The problem:
Select lines where the word "frame" appears.

Exercise input:
________________________________________

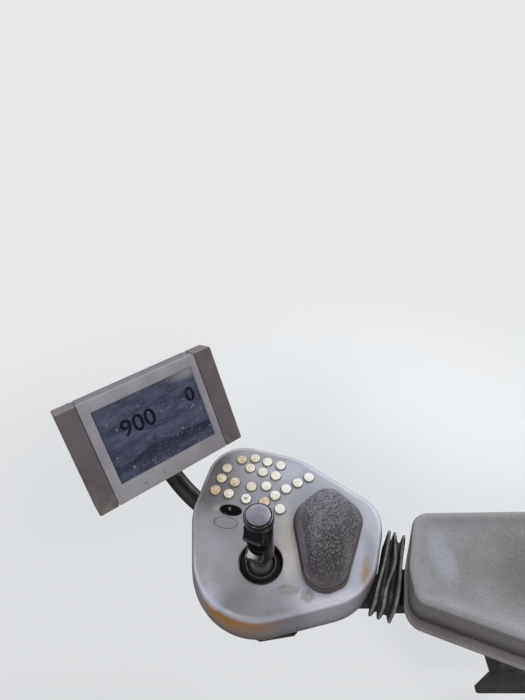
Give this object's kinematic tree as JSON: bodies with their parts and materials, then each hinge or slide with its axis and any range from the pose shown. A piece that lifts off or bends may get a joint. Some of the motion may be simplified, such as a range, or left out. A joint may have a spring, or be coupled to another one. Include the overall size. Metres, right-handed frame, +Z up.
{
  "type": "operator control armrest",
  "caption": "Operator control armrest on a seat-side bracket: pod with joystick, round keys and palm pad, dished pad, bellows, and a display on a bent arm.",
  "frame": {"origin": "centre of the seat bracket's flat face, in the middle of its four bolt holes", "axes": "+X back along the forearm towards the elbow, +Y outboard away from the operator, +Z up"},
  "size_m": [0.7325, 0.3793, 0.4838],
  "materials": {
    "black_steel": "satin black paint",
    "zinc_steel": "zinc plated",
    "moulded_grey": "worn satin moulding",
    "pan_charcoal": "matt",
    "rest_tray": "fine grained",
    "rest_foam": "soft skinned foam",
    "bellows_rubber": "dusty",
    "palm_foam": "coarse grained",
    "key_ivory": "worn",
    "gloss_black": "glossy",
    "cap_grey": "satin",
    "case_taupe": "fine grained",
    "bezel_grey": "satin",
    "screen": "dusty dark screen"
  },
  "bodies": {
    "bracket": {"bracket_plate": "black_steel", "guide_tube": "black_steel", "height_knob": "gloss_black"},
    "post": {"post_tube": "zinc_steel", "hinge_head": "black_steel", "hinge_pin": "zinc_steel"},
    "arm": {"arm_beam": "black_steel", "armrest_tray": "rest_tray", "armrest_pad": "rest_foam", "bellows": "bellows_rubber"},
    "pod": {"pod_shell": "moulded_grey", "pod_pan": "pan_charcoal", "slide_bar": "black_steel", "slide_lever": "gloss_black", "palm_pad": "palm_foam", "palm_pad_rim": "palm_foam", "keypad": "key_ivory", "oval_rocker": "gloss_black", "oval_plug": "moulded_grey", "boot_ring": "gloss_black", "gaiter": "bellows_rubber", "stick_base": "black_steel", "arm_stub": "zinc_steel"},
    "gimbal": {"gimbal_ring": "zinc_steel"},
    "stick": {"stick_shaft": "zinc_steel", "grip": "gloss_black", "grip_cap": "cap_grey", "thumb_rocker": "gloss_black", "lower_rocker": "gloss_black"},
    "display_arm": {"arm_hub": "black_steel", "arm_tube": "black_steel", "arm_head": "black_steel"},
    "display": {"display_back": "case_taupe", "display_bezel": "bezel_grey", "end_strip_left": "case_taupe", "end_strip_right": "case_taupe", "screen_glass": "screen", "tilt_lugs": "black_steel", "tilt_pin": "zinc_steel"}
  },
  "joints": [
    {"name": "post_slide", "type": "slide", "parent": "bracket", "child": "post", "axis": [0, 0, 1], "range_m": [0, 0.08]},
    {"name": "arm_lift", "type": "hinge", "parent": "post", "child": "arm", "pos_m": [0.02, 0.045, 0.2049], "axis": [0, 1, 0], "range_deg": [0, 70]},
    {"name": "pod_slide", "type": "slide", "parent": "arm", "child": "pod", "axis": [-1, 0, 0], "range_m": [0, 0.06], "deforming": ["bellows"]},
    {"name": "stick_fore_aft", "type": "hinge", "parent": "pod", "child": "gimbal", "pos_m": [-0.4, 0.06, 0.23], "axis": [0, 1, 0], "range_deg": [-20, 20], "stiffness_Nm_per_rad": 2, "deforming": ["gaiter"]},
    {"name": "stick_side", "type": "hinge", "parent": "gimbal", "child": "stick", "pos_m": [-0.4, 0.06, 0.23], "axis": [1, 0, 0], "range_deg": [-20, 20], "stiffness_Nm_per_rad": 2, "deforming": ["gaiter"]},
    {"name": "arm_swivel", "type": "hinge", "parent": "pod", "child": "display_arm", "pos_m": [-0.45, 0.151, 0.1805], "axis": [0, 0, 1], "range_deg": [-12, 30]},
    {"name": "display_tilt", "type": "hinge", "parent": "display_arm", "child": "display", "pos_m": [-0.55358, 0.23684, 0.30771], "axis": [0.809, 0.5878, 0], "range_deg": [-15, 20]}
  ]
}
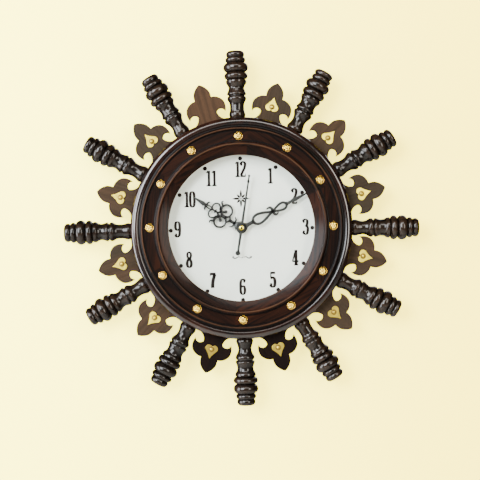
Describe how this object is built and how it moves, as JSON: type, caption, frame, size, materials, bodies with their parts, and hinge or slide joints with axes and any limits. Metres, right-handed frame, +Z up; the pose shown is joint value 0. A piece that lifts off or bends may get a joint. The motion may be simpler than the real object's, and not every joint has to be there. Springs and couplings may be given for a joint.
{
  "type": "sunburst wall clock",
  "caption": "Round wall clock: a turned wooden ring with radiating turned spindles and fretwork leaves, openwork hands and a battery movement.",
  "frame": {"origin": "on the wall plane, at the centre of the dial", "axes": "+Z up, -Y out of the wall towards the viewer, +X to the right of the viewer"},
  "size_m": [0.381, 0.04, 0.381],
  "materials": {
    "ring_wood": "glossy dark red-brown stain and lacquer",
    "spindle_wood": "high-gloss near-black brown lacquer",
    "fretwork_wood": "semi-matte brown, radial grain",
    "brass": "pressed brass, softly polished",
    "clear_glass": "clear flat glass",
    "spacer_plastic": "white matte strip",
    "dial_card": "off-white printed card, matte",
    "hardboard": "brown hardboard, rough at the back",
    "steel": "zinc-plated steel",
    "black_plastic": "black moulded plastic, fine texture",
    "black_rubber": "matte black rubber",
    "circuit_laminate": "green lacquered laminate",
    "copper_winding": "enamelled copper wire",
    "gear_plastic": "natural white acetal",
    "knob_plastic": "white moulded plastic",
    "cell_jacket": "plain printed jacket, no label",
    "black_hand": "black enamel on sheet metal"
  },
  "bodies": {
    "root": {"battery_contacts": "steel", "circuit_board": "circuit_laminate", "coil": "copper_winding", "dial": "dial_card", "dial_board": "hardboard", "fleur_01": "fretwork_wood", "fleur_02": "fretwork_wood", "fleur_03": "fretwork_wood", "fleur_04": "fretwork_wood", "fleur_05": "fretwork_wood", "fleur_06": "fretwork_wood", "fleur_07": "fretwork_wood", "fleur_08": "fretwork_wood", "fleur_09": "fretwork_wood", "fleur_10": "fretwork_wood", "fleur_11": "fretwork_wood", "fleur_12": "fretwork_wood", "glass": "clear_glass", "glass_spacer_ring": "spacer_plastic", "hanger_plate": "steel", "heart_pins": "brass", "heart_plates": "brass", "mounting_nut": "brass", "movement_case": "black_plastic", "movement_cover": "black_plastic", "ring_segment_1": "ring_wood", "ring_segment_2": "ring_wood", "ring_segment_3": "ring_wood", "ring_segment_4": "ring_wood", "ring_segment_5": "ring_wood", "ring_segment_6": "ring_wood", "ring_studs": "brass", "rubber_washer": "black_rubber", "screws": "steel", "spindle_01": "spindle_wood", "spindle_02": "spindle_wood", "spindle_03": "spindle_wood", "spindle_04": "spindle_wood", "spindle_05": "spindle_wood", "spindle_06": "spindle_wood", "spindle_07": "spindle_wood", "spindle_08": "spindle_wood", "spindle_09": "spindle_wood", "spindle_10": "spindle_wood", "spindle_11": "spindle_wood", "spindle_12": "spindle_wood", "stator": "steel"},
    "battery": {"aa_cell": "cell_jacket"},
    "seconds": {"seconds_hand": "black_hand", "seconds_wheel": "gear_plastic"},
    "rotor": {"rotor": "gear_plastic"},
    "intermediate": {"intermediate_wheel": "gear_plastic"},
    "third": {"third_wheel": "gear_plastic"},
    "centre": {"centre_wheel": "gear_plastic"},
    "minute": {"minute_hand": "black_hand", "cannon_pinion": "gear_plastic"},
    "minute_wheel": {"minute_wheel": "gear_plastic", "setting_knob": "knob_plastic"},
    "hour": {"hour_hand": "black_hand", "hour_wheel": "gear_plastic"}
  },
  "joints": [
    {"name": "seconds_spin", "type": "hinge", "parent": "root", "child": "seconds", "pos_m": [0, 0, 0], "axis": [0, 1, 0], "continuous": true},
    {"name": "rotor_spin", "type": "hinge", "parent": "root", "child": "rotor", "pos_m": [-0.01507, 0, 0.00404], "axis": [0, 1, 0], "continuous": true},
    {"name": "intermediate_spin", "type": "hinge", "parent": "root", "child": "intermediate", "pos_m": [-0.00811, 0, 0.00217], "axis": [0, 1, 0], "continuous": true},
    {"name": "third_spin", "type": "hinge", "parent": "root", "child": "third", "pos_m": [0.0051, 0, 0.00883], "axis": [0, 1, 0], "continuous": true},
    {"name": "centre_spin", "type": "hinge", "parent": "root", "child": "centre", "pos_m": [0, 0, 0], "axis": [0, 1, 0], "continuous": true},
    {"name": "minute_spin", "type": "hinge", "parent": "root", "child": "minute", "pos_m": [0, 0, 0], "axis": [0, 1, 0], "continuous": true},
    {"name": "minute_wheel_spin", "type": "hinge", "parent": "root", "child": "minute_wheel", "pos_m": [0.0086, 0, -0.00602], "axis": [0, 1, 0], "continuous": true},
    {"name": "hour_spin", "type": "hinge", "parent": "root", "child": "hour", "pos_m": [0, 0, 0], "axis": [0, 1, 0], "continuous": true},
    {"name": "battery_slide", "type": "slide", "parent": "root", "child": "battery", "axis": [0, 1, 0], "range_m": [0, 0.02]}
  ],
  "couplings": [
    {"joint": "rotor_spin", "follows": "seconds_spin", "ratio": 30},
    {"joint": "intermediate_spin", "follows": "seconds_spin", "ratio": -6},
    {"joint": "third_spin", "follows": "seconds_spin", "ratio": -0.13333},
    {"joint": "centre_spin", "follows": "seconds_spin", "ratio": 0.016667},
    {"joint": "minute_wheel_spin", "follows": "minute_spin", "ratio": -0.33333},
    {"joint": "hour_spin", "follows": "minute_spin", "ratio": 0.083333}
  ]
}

________________________________________

Response to this task:
Give this object's kinematic tree as JSON: bodies with their parts and materials, then each hinge or slide with its axis and any range from the pose shown. A piece that lifts off or bends may get a joint. Some of the motion may be simplified, such as a range, or left out. A joint may have a spring, or be coupled to another one. Include the overall size. Metres, right-handed frame, +Z up.
  "frame": {"origin": "centre of the seat bracket's flat face, in the middle of its four bolt holes", "axes": "+X back along the forearm towards the elbow, +Y outboard away from the operator, +Z up"},
Describe how this object is built and how it moves, as JSON: type, caption, frame, size, materials, bodies with their parts, and hinge or slide joints with axes and any limits. Metres, right-handed frame, +Z up; the pose shown is joint value 0. A piece that lifts off or bends may get a joint. The motion may be simpler than the real object's, and not every joint has to be there. Springs and couplings may be given for a joint.
  "frame": {"origin": "on the wall plane, at the centre of the dial", "axes": "+Z up, -Y out of the wall towards the viewer, +X to the right of the viewer"},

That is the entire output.